Some people were skeptical of course. But consider the following response to those skeptics from Roy Ratcliff in his article”Saving Jeffrey Dahmer“:
This question bothers me. Why question the sincerity of another person’s faith? Baptism represents a change in lifestyle. A person is expected to change after being baptized. When people don’t change, we begin to wonder. Why were they baptized? Did they did not fully comprehend what was involved?
In other words, Ratcliff (who was the Wisconsin minister who baptized Dahmer) wanted people to consider Dahmer not for his heinous crimes but for his life post-baptism.

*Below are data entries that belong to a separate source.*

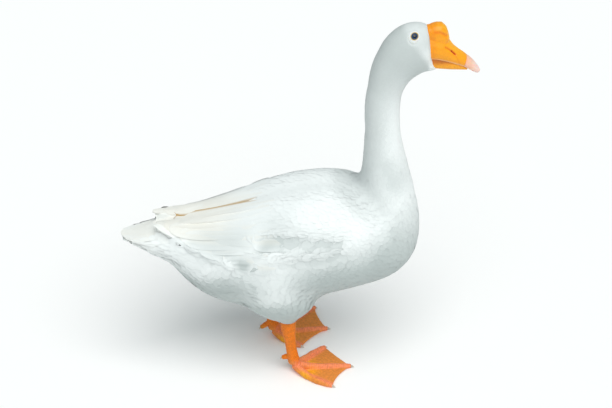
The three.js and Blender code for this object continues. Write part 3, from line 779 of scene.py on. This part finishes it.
def big_feather(route, width, lift, tip_round, stain, bow, tilt, lay):
    """One big feather laid along a route of two ends: points, normals, shape, tints and length."""
    t = STATIONS
    (x0, w0), (x1, w1) = route
    line, up, good = lay(x0 + (x1 - x0) * t, w0 + (w1 - w0) * t + bow * 4 * t * (1 - t))
    good &= up @ unit(np.nan_to_num(up[MIDDLE_STATIONS]).sum(0)) > SAME_WAY
    power = t[:, None] ** np.arange(3)
    for stray in STRAYS:  # an even bend through the points that lie on the wing itself
        bend = power @ np.linalg.lstsq(power[good], line[good], rcond=None)[0]
        near = np.linalg.norm(np.nan_to_num(line, nan=9.0) - bend, axis=1) < stray
        if (good & near).sum() < FEWEST:
            break
        good = good & near
    up = unit(power @ np.linalg.lstsq(power[good], up[good], rcond=None)[0])
    line = power @ np.linalg.lstsq(power[good], line[good], rcond=None)[0]
    heading = unit(np.gradient(line, axis=0))
    side = unit(np.cross(up, heading))
    half = 0.5 * width * np.minimum(1, ROOT_WIDTH + WIDENING * t)
    taper = np.clip((t - tip_round) / (1 - tip_round), 0, 1)
    half = half * np.sqrt(np.maximum(1 - taper ** TIP_SHAPE, 0.0)) + LEAST_HALF
    u = ACROSS[None, :]
    flat = line[:, None] + side[:, None] * (u * half[:, None])[..., None]
    ground, out = (part.reshape(flat.shape) for part in laid_on_skin(flat.reshape(-1, 3)))
    far, turned = np.linalg.norm(ground - flat, axis=2), (out * up[:, None]).sum(2)
    beyond = ((far > EDGE_REACH) | (turned < EDGE_WAY))[..., None]
    drop = ((ground - flat) * up[:, None]).sum(2, keepdims=True) * up[:, None]
    drop, out = np.where(beyond, 0, drop), np.where(beyond, up[:, None], out)
    tt, uu = (part.ravel() for part in np.meshgrid(t, ACROSS, indexing="ij"))
    evenly = np.stack([tt ** 0, tt, tt ** 2, tt ** 3, uu, uu ** 2, uu * tt, uu ** 2 * tt], 1)
    evenly = evenly @ np.linalg.pinv(evenly)
    even = (evenly @ drop.reshape(-1, 3)).reshape(flat.shape)
    ground = flat + even
    out = unit((evenly @ out.reshape(-1, 3)).reshape(flat.shape))
    clear = ((drop - even) * out).sum(2).max().clip(0, BIG_MOST_CLEAR)  # keeps it above the skin
    rise = -BIG_ROOT_SET + (lift + BIG_ROOT_SET) * np.minimum(1, t * WIDENING)
    rise = clear + rise[:, None] + tilt * u * half[:, None]
    rise = rise + SHAFT * np.exp(-((u / SHAFT_WIDTH) ** 2)) * (1 - SHAFT_THINNING * t)[:, None]
    top = ground + out * rise[..., None]
    rim = [-1, 0]
    verts = np.concatenate([top, top[:, rim] - out[:, rim] * RIM_DEPTH], 1).reshape(-1, 3)
    face = np.cross(np.gradient(top, axis=1), np.gradient(top, axis=0))
    face = unit(np.where((face * out).sum(2, keepdims=True) < 0, -face, face) + 1e-9)
    normal = unit(face + out)
    # the rim faces sideways and a little down, and at the tip mostly along the feather
    away = side[:, None] * np.array([1.0, -1.0])[None, :, None]
    away[-1] += 2 * heading[-1]
    normal = np.concatenate([normal, unit(away - 0.4 * out[:, rim])], 1).reshape(-1, 3)
    across = np.tile(np.append(ACROSS, (1, -1)) / 2, len(t))
    shape = np.stack([np.repeat(t, len(ACROSS) + 2), across], 1)
    # white with the painted shade of plumage_tint, then stained
    colour = plumage_tint(verts)
    stained = stain * ramp(shape[:, :1], 0.15, 0.5)
    colour = colour * (1 - stained) + colour * CREAM / WHITE * stained
    shaft = (np.abs(across) < SHAFT_WIDTH / 2)[:, None] * SHAFT_CREAM
    colour = colour * (1 - shaft) + CREAM * shaft
    return verts, normal, shape, colour, np.linalg.norm(line[-1] - line[0])


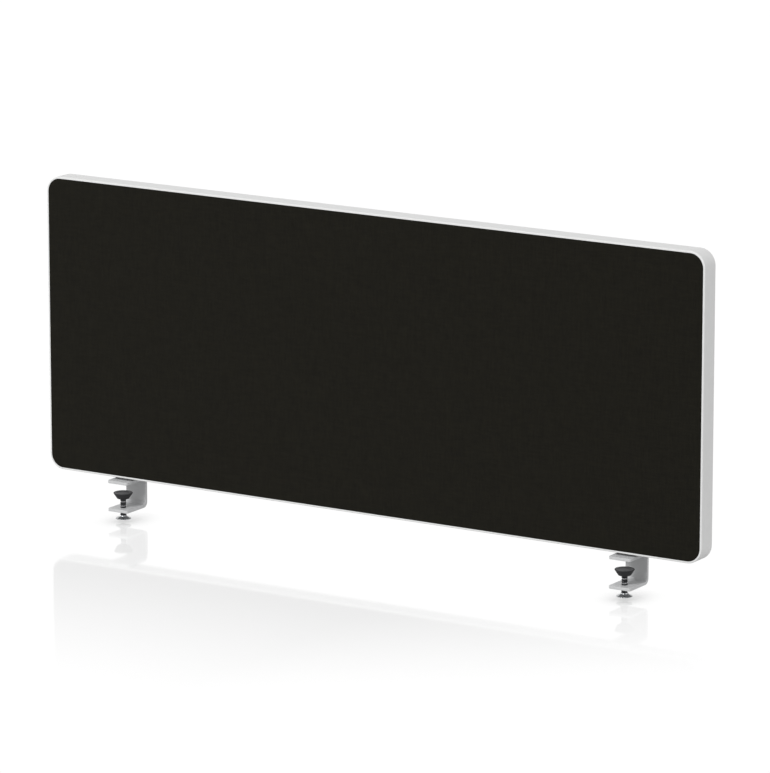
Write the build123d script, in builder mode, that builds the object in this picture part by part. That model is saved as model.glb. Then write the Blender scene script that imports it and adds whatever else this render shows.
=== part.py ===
"""Desk privacy panel: a fabric-faced screen that two C-shaped clamps hold on the back edge of a desk.

Frame, in millimetres: +X along the panel, +Y from the user towards the back, +Z up.
The origin is at the panel's mid-width, on the upper edge of the desk top that the clamps grip:
the desk top's upper surface is z = 0, and its back edge face is y = 0.
"""

from build123d import *
import os

# The screen
panel_width = 1000.0
panel_height = 400.0
panel_thickness = 28.0
panel_corner_radius = 21.0
panel_back = -8.5  # the desk edge stands this far behind the panel's back face

# Edge trim: a T-shaped moulding, its cap round the outside and its barbed tongue in the core's slot
trim_cap = 2.5
trim_edge_radius = 1.2
tongue_thickness = 1.8
tongue_depth = 8.0
barb_thickness = 2.4
barb_length = 0.8
barb_depths = (2.0, 4.5, 6.6)
butt_joint_gap = 0.2

# Layers inside the trim, from the middle outwards
core_thickness = 18.0
foam_thickness = 4.4
fabric_thickness = 0.5
fabric_edge_radius = 0.7
slot_width = 2.6
slot_depth = 9.0

# Clamp bracket: flat bar bent into a C that opens towards the user
clamp_offset = 386.0  # from the panel's mid-width to each clamp's middle
bar_width = 32.0
bar_thickness = 4.0
bar_edge_radius = 0.7
flange_depth = 48.0
jaw_height = 34.5
bend_radius = 8.0  # outside of the bend
flange_corner_radius = 3.0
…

Fair enough. I take that point. Nonetheless, it is frustrating that Ratcliff seems to display a blissful ignorance regarding the characteristics of a psychopathic personality. We’re not simply talking about John Newton, former slave trader, finding God and penning “Amazing Grace”. We are talking rather about a manipulative, amoral, completely narcissistic psychopathic personality. Does this mean Dahmer is beyond redemption? We’ll talk about that later. But it certainly does mean this: that the highest degree of skepticism is always warranted whenever a psychopath begins to speak about redemption.